Musa scored his second goal for Indy Eleven, and his first of the 2025 season, on 16 August 2025 in a 3–2 loss at Loudoun United.

=== Fort Wayne FC (2026 – present) ===
On January 31, 2026 USL League One club Fort Wayne FC for their Inaugural season.

==International career==
Musa was selected for the New Zealand U-20 team to compete in the 2011 OFC U-20 Championship in April 2011 and the Suwon Cup in Korea. During the OFC U-20 championship he played in all four matches, scoring a hat-trick during the group stage and helping the Junior All Whites win the tournament and secure qualification to the 2011 FIFA U-20 World Cup at which he played all three games against Cameroon, Uruguay and Portugal.

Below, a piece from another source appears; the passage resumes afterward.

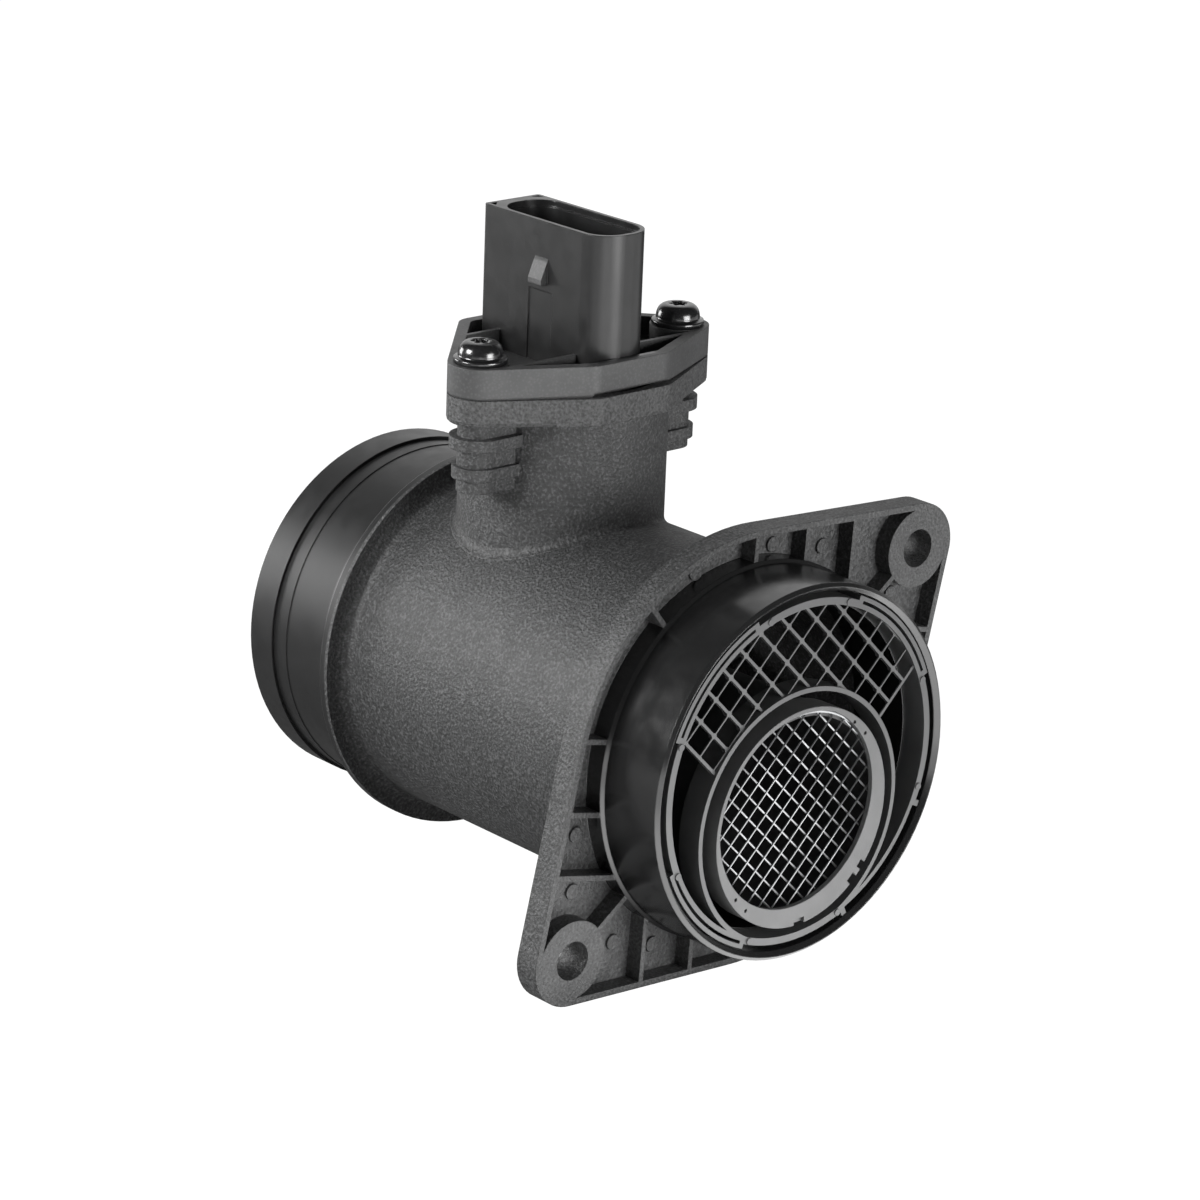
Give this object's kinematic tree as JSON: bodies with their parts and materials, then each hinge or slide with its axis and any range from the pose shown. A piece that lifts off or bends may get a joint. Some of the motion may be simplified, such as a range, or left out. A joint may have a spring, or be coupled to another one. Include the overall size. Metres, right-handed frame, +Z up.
{
  "type": "mass airflow sensor",
  "caption": "Hot-film mass airflow sensor: moulded air duct with a ribbed two-hole inlet flange, inlet grid, hose outlet and a plug-in sensor on a turret.",
  "frame": {"origin": "on the air duct's axis, in the front face of the inlet flange", "axes": "+X out of the inlet along the duct, +Y along the flange and the two sensor screws, +Z up the sensor turret"},
  "size_m": [0.1192, 0.0992, 0.1303],
  "materials": {
    "housing_plastic": "dark grey glass-filled plastic with a fine spark-eroded grain",
    "grid_plastic": "grey satin plastic",
    "inner_plastic": "black satin plastic",
    "screen_wire": "bright stainless wire",
    "screen_frame_metal": "fine-grained grey plastic",
    "head_plastic": "satin dark grey plastic",
    "seal_rubber": "black rubber",
    "terminal_brass": "tin-plated brass",
    "finger_plastic": "black satin plastic",
    "plate_aluminium": "bare sheet",
    "board_ceramic": "white alumina",
    "sensor_glass": "dark coated film",
    "probe_glass": "sealed bead on two leads",
    "screw_steel": "black coated steel"
  },
  "bodies": {
    "root": {"housing": "housing_plastic", "grid_insert": "grid_plastic", "flow_tube": "inner_plastic", "fine_screen": "screen_wire", "screen_frame": "screen_frame_metal", "connector_head": "head_plastic", "seal_ring": "seal_rubber", "terminal_1": "terminal_brass", "terminal_2": "terminal_brass", "terminal_3": "terminal_brass", "terminal_4": "terminal_brass", "terminal_5": "terminal_brass", "sensor_body": "finger_plastic", "base_plate": "plate_aluminium", "hybrid_board": "board_ceramic", "sensing_element": "sensor_glass", "channel_cover": "finger_plastic", "electronics_cover": "finger_plastic", "air_temperature_probe": "probe_glass", "head_screws": "screw_steel"}
  },
  "joints": []
}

In February 2012, Musa was selected in New Zealand's 20 man squad to play two friendly matches against Saudi Arabia, coached by former FC Barcelona Manager Frank Rijkaard in Melbourne, Australia in preparation for the 2012 OFC Men's Pre-Olympic Football Tournament to be held in Taupo, New Zealand.

On 25 March 2012 the New Zealand U-23 men's team secured qualification for the 2012 Summer Olympics in London with a 1–0 win over Fiji with a coolly finished penalty from Greg Draper. Musa played a big role in defence during the qualifying campaign with the New Zealand U-23 team going through unbeaten. He also scored 2 goals during the tournament.

On 21 June 2012, Musa was named as one of the 6 defenders in Neil Emblen's 18-man squad for the 2012 Summer Olympics in London, with Ryan Nelsen named as captain and as one of the three overage players.

Musa made one appearance for the New Zealand U-23 team at the 2012 Summer Olympics in London. He came on at left back in the 1–1 draw against Egypt in place of the injured Ian Hogg in the 63rd minute at Old Trafford.

Musa was called into the All Whites squad for a 30 May friendly in Auckland against South Africa by interim coach Neil Emblen. Musa made his international debut on 30 May 2014 against South Africa, coming on as a substitute. The match ended in a nil-all draw.